_Exercise description:_
Copy verbatim the material from its first line to the line that holds "return np.broadcast_arrays(s, t)", including that line.

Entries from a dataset
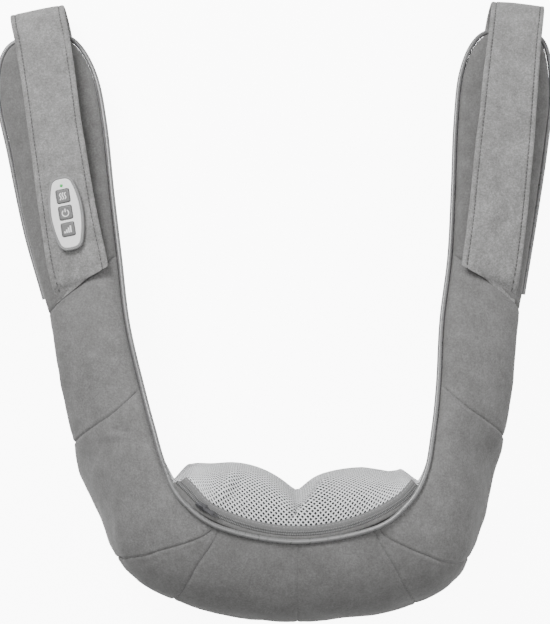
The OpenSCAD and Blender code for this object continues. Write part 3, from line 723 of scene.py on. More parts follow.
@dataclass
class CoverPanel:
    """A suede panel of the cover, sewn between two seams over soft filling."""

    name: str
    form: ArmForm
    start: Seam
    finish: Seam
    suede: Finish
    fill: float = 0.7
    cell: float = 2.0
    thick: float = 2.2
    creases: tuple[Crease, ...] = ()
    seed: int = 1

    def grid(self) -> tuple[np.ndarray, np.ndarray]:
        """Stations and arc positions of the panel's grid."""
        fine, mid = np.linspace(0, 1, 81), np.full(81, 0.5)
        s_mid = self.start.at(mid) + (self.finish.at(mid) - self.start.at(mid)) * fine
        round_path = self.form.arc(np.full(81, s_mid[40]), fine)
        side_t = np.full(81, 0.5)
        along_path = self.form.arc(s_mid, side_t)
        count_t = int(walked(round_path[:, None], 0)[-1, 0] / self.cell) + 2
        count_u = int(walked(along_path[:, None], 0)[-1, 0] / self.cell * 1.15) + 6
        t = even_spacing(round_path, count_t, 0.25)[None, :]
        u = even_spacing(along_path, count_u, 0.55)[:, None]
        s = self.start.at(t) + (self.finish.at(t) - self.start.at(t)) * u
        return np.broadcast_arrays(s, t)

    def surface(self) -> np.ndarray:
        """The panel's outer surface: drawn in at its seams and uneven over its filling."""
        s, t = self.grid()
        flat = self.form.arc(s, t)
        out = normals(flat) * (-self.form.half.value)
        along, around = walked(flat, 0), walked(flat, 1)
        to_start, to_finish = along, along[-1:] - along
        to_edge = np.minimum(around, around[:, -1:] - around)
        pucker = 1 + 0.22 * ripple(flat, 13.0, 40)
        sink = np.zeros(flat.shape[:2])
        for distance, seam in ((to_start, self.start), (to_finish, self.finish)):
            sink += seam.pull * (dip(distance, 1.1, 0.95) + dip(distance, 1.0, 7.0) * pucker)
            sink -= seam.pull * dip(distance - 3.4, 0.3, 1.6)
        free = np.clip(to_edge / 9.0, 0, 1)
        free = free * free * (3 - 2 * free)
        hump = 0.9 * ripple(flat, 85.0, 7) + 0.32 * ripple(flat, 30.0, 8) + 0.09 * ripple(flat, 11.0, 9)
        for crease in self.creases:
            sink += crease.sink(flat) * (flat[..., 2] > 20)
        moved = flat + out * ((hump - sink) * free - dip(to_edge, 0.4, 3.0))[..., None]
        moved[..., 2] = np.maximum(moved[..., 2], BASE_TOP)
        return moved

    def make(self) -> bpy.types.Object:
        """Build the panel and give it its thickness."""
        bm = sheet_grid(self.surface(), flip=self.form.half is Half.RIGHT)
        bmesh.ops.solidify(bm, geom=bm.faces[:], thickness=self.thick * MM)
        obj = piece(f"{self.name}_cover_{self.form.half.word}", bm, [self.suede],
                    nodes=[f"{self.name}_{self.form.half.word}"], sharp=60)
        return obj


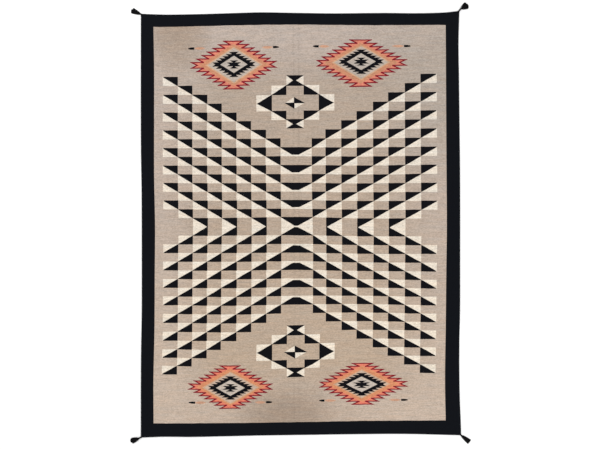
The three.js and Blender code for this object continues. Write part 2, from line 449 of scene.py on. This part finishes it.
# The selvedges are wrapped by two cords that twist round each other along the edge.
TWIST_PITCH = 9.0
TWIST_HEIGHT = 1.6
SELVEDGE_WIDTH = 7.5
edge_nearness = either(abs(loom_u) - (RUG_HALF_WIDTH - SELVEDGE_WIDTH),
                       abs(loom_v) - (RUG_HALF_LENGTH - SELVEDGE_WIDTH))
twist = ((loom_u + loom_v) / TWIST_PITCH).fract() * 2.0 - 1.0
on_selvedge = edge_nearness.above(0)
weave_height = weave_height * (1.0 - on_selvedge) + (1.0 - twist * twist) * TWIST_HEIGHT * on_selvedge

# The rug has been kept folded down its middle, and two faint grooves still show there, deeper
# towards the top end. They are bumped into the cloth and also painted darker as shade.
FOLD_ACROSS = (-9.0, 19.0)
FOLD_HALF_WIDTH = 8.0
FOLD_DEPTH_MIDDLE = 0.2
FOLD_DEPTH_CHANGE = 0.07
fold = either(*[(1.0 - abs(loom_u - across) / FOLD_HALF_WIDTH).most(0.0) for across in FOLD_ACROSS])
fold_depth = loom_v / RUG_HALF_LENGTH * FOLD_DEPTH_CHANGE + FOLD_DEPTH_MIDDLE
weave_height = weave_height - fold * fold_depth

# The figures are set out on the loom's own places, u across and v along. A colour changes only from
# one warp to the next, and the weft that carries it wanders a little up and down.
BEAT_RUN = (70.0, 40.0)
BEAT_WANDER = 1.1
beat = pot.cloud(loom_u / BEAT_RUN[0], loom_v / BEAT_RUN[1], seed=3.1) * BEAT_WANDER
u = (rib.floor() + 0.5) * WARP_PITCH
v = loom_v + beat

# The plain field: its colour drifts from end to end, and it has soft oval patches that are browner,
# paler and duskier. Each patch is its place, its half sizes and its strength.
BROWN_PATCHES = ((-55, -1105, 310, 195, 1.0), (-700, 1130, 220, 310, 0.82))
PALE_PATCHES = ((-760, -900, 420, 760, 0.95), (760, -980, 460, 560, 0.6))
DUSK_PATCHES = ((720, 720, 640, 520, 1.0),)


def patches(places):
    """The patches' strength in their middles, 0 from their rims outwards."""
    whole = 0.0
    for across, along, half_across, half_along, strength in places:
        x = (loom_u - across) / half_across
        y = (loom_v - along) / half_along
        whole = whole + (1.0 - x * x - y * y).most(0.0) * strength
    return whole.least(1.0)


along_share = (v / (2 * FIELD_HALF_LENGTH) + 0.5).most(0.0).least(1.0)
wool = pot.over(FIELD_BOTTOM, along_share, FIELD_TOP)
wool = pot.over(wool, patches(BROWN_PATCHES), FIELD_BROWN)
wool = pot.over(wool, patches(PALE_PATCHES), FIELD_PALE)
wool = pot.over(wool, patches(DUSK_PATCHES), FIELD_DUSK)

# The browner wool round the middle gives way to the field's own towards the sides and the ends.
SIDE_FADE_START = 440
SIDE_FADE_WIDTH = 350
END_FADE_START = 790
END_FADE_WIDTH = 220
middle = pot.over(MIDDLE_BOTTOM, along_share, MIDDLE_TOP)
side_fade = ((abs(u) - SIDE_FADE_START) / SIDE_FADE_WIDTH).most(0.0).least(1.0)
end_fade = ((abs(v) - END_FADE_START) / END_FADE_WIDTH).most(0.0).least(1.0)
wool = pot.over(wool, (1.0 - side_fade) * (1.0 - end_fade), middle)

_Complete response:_
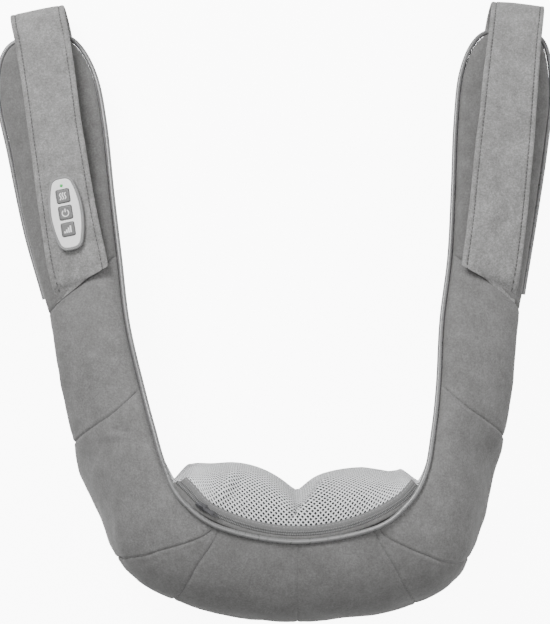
The OpenSCAD and Blender code for this object continues. Write part 3, from line 723 of scene.py on. More parts follow.
@dataclass
class CoverPanel:
    """A suede panel of the cover, sewn between two seams over soft filling."""

    name: str
    form: ArmForm
    start: Seam
    finish: Seam
    suede: Finish
    fill: float = 0.7
    cell: float = 2.0
    thick: float = 2.2
    creases: tuple[Crease, ...] = ()
    seed: int = 1

    def grid(self) -> tuple[np.ndarray, np.ndarray]:
        """Stations and arc positions of the panel's grid."""
        fine, mid = np.linspace(0, 1, 81), np.full(81, 0.5)
        s_mid = self.start.at(mid) + (self.finish.at(mid) - self.start.at(mid)) * fine
        round_path = self.form.arc(np.full(81, s_mid[40]), fine)
        side_t = np.full(81, 0.5)
        along_path = self.form.arc(s_mid, side_t)
        count_t = int(walked(round_path[:, None], 0)[-1, 0] / self.cell) + 2
        count_u = int(walked(along_path[:, None], 0)[-1, 0] / self.cell * 1.15) + 6
        t = even_spacing(round_path, count_t, 0.25)[None, :]
        u = even_spacing(along_path, count_u, 0.55)[:, None]
        s = self.start.at(t) + (self.finish.at(t) - self.start.at(t)) * u
        return np.broadcast_arrays(s, t)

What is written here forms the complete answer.